-- begin Data shown --
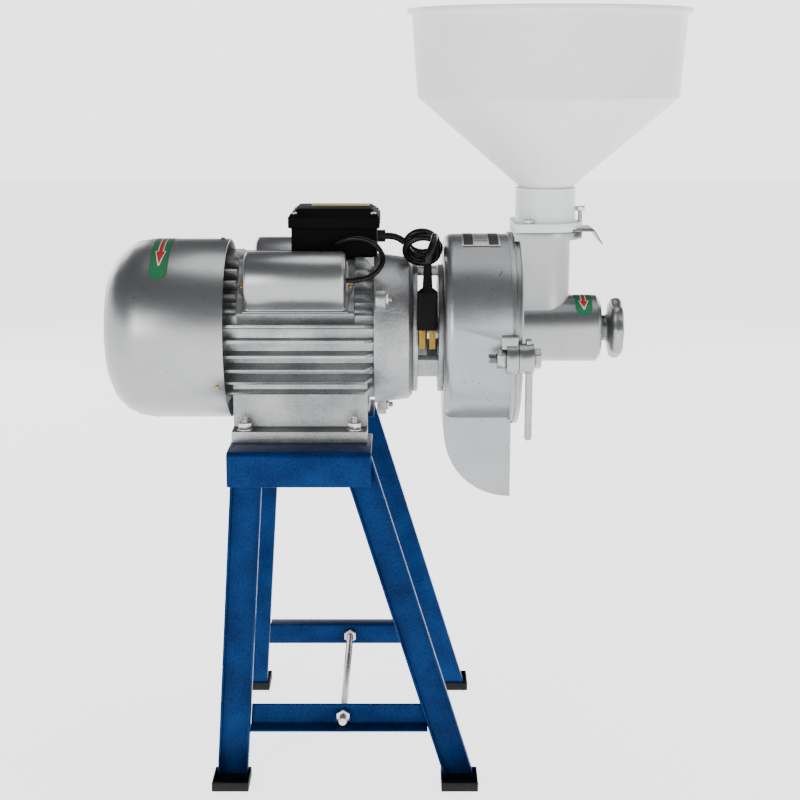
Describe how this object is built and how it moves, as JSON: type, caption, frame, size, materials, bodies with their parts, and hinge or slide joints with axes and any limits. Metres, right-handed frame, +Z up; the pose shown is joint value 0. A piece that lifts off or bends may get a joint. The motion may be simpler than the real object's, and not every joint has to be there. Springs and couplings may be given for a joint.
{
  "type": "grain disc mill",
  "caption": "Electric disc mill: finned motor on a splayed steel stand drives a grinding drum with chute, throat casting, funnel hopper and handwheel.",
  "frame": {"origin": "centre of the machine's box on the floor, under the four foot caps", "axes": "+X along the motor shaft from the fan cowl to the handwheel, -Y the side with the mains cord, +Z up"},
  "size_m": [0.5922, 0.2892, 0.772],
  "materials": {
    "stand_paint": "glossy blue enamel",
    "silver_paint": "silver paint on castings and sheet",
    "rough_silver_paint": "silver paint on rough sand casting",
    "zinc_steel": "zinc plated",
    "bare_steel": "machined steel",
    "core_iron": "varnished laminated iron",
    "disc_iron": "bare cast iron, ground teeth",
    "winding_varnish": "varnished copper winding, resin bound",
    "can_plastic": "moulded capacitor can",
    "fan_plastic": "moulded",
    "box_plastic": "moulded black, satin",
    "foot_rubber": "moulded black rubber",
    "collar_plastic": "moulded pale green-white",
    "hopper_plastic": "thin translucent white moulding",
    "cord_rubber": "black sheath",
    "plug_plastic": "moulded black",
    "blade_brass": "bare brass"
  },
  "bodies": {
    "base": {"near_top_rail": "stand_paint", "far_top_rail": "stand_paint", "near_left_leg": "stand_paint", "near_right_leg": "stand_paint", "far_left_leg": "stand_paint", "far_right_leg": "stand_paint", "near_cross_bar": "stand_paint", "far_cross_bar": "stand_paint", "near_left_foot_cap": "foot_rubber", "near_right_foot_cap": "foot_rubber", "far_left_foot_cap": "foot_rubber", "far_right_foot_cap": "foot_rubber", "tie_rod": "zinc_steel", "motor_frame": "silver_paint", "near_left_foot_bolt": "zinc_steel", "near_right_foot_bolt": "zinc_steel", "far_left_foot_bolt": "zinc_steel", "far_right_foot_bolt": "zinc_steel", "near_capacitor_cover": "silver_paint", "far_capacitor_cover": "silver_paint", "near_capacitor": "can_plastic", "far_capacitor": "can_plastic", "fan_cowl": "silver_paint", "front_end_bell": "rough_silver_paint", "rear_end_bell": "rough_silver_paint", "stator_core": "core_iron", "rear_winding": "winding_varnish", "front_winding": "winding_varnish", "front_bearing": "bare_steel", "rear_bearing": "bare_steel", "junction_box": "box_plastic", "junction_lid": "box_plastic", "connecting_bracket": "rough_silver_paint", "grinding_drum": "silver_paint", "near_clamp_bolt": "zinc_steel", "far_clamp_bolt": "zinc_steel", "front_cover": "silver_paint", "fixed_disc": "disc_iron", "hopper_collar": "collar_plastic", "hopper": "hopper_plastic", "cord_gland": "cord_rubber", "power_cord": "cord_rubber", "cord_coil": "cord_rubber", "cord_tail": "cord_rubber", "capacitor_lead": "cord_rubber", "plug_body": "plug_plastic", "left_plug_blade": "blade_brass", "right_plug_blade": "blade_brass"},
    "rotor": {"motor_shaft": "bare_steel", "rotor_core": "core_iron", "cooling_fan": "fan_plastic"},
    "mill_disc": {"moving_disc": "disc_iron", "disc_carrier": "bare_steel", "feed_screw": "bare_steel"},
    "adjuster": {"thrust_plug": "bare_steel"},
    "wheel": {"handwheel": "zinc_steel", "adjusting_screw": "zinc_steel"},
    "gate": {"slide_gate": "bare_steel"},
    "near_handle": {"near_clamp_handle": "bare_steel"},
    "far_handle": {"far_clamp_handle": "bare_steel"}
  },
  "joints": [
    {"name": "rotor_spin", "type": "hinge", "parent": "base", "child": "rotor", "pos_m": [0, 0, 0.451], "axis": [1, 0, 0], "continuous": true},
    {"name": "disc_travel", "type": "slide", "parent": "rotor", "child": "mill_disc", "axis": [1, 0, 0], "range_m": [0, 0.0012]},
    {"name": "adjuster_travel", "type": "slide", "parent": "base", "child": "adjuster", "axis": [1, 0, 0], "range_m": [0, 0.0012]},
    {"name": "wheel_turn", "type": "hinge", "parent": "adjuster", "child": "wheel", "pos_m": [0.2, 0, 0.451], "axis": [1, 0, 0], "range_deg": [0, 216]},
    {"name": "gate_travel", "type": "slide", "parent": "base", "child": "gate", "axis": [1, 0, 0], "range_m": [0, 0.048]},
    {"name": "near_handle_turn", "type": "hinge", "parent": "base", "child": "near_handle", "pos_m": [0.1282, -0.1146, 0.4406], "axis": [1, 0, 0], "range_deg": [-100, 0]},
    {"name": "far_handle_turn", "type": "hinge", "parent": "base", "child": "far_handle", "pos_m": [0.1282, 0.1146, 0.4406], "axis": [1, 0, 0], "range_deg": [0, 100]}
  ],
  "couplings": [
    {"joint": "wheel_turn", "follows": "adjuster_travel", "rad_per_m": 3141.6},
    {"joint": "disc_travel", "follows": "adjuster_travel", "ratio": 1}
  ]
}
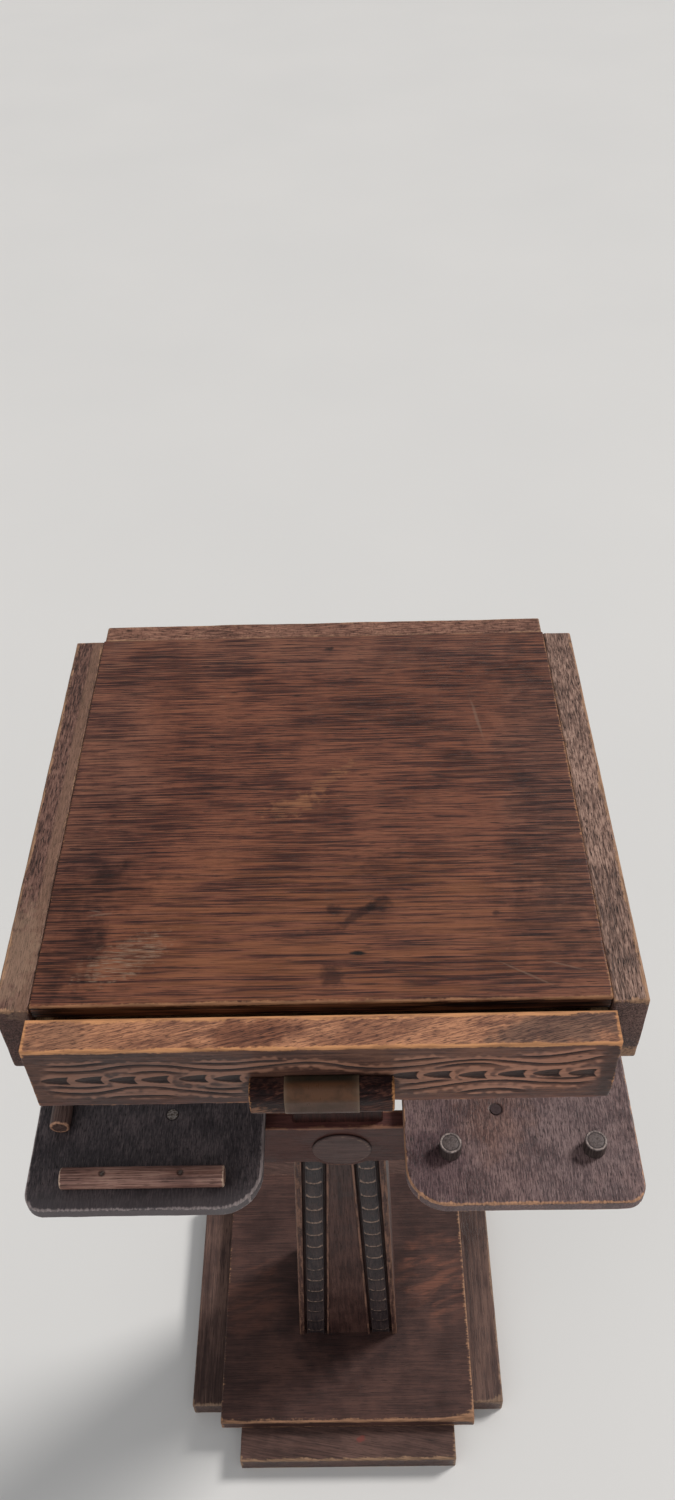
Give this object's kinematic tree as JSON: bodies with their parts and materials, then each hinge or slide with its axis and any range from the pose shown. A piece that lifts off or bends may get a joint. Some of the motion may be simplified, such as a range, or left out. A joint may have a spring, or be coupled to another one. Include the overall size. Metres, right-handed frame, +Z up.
-- end Data shown --
Exercise requirements: Reproduce all the records precisely.

The solution:
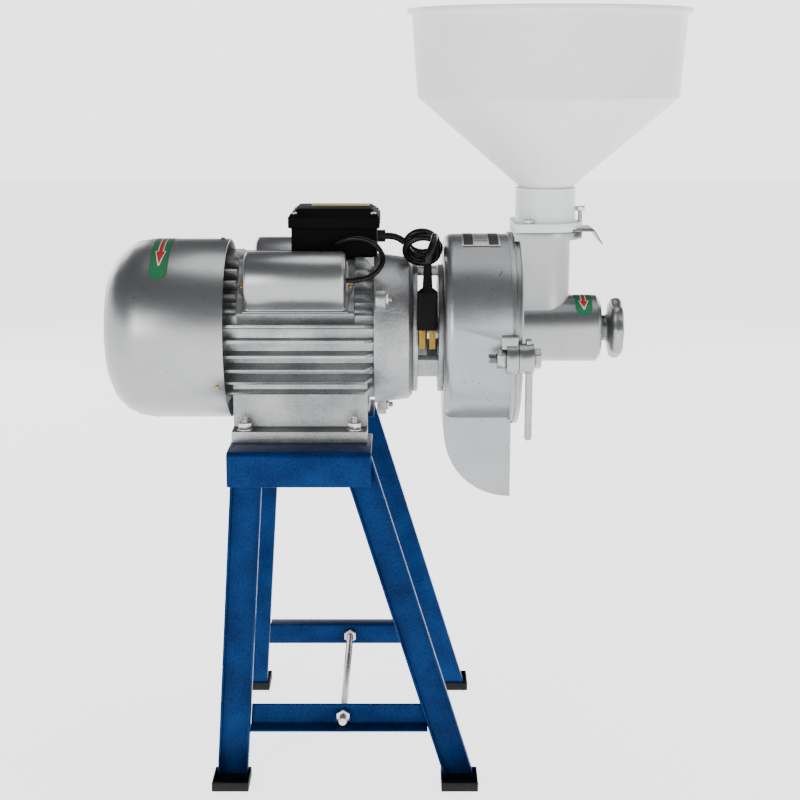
Describe how this object is built and how it moves, as JSON: type, caption, frame, size, materials, bodies with their parts, and hinge or slide joints with axes and any limits. Metres, right-handed frame, +Z up; the pose shown is joint value 0. A piece that lifts off or bends may get a joint. The motion may be simpler than the real object's, and not every joint has to be there. Springs and couplings may be given for a joint.
{
  "type": "grain disc mill",
  "caption": "Electric disc mill: finned motor on a splayed steel stand drives a grinding drum with chute, throat casting, funnel hopper and handwheel.",
  "frame": {"origin": "centre of the machine's box on the floor, under the four foot caps", "axes": "+X along the motor shaft from the fan cowl to the handwheel, -Y the side with the mains cord, +Z up"},
  "size_m": [0.5922, 0.2892, 0.772],
  "materials": {
    "stand_paint": "glossy blue enamel",
    "silver_paint": "silver paint on castings and sheet",
    "rough_silver_paint": "silver paint on rough sand casting",
    "zinc_steel": "zinc plated",
    "bare_steel": "machined steel",
    "core_iron": "varnished laminated iron",
    "disc_iron": "bare cast iron, ground teeth",
    "winding_varnish": "varnished copper winding, resin bound",
    "can_plastic": "moulded capacitor can",
    "fan_plastic": "moulded",
    "box_plastic": "moulded black, satin",
    "foot_rubber": "moulded black rubber",
    "collar_plastic": "moulded pale green-white",
    "hopper_plastic": "thin translucent white moulding",
    "cord_rubber": "black sheath",
    "plug_plastic": "moulded black",
    "blade_brass": "bare brass"
  },
  "bodies": {
    "base": {"near_top_rail": "stand_paint", "far_top_rail": "stand_paint", "near_left_leg": "stand_paint", "near_right_leg": "stand_paint", "far_left_leg": "stand_paint", "far_right_leg": "stand_paint", "near_cross_bar": "stand_paint", "far_cross_bar": "stand_paint", "near_left_foot_cap": "foot_rubber", "near_right_foot_cap": "foot_rubber", "far_left_foot_cap": "foot_rubber", "far_right_foot_cap": "foot_rubber", "tie_rod": "zinc_steel", "motor_frame": "silver_paint", "near_left_foot_bolt": "zinc_steel", "near_right_foot_bolt": "zinc_steel", "far_left_foot_bolt": "zinc_steel", "far_right_foot_bolt": "zinc_steel", "near_capacitor_cover": "silver_paint", "far_capacitor_cover": "silver_paint", "near_capacitor": "can_plastic", "far_capacitor": "can_plastic", "fan_cowl": "silver_paint", "front_end_bell": "rough_silver_paint", "rear_end_bell": "rough_silver_paint", "stator_core": "core_iron", "rear_winding": "winding_varnish", "front_winding": "winding_varnish", "front_bearing": "bare_steel", "rear_bearing": "bare_steel", "junction_box": "box_plastic", "junction_lid": "box_plastic", "connecting_bracket": "rough_silver_paint", "grinding_drum": "silver_paint", "near_clamp_bolt": "zinc_steel", "far_clamp_bolt": "zinc_steel", "front_cover": "silver_paint", "fixed_disc": "disc_iron", "hopper_collar": "collar_plastic", "hopper": "hopper_plastic", "cord_gland": "cord_rubber", "power_cord": "cord_rubber", "cord_coil": "cord_rubber", "cord_tail": "cord_rubber", "capacitor_lead": "cord_rubber", "plug_body": "plug_plastic", "left_plug_blade": "blade_brass", "right_plug_blade": "blade_brass"},
    "rotor": {"motor_shaft": "bare_steel", "rotor_core": "core_iron", "cooling_fan": "fan_plastic"},
    "mill_disc": {"moving_disc": "disc_iron", "disc_carrier": "bare_steel", "feed_screw": "bare_steel"},
    "adjuster": {"thrust_plug": "bare_steel"},
    "wheel": {"handwheel": "zinc_steel", "adjusting_screw": "zinc_steel"},
    "gate": {"slide_gate": "bare_steel"},
    "near_handle": {"near_clamp_handle": "bare_steel"},
    "far_handle": {"far_clamp_handle": "bare_steel"}
  },
  "joints": [
    {"name": "rotor_spin", "type": "hinge", "parent": "base", "child": "rotor", "pos_m": [0, 0, 0.451], "axis": [1, 0, 0], "continuous": true},
    {"name": "disc_travel", "type": "slide", "parent": "rotor", "child": "mill_disc", "axis": [1, 0, 0], "range_m": [0, 0.0012]},
    {"name": "adjuster_travel", "type": "slide", "parent": "base", "child": "adjuster", "axis": [1, 0, 0], "range_m": [0, 0.0012]},
    {"name": "wheel_turn", "type": "hinge", "parent": "adjuster", "child": "wheel", "pos_m": [0.2, 0, 0.451], "axis": [1, 0, 0], "range_deg": [0, 216]},
    {"name": "gate_travel", "type": "slide", "parent": "base", "child": "gate", "axis": [1, 0, 0], "range_m": [0, 0.048]},
    {"name": "near_handle_turn", "type": "hinge", "parent": "base", "child": "near_handle", "pos_m": [0.1282, -0.1146, 0.4406], "axis": [1, 0, 0], "range_deg": [-100, 0]},
    {"name": "far_handle_turn", "type": "hinge", "parent": "base", "child": "far_handle", "pos_m": [0.1282, 0.1146, 0.4406], "axis": [1, 0, 0], "range_deg": [0, 100]}
  ],
  "couplings": [
    {"joint": "wheel_turn", "follows": "adjuster_travel", "rad_per_m": 3141.6},
    {"joint": "disc_travel", "follows": "adjuster_travel", "ratio": 1}
  ]
}
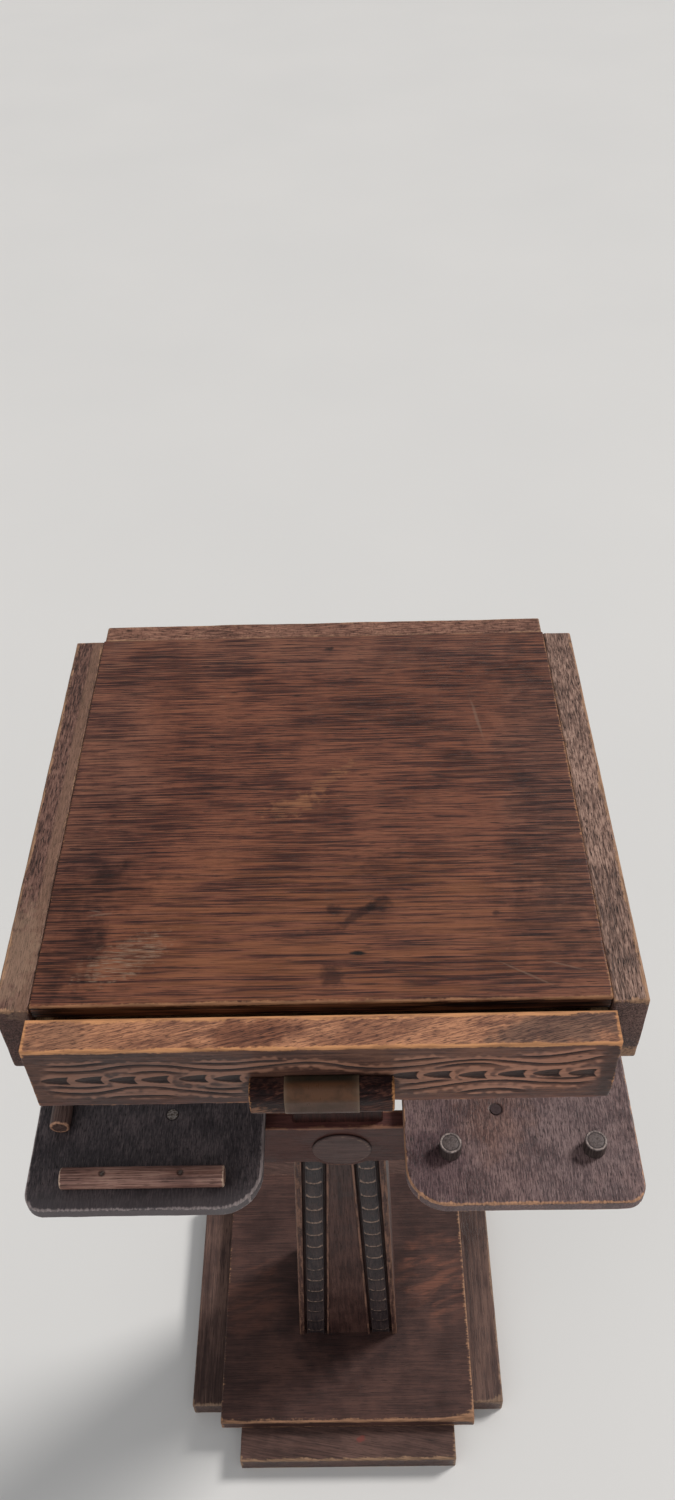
Give this object's kinematic tree as JSON: bodies with their parts and materials, then each hinge or slide with its axis and any range from the pose shown. A piece that lifts off or bends may get a joint. Some of the motion may be simplified, such as a range, or left out. A joint may have a spring, or be coupled to another one. Include the overall size. Metres, right-handed frame, +Z up.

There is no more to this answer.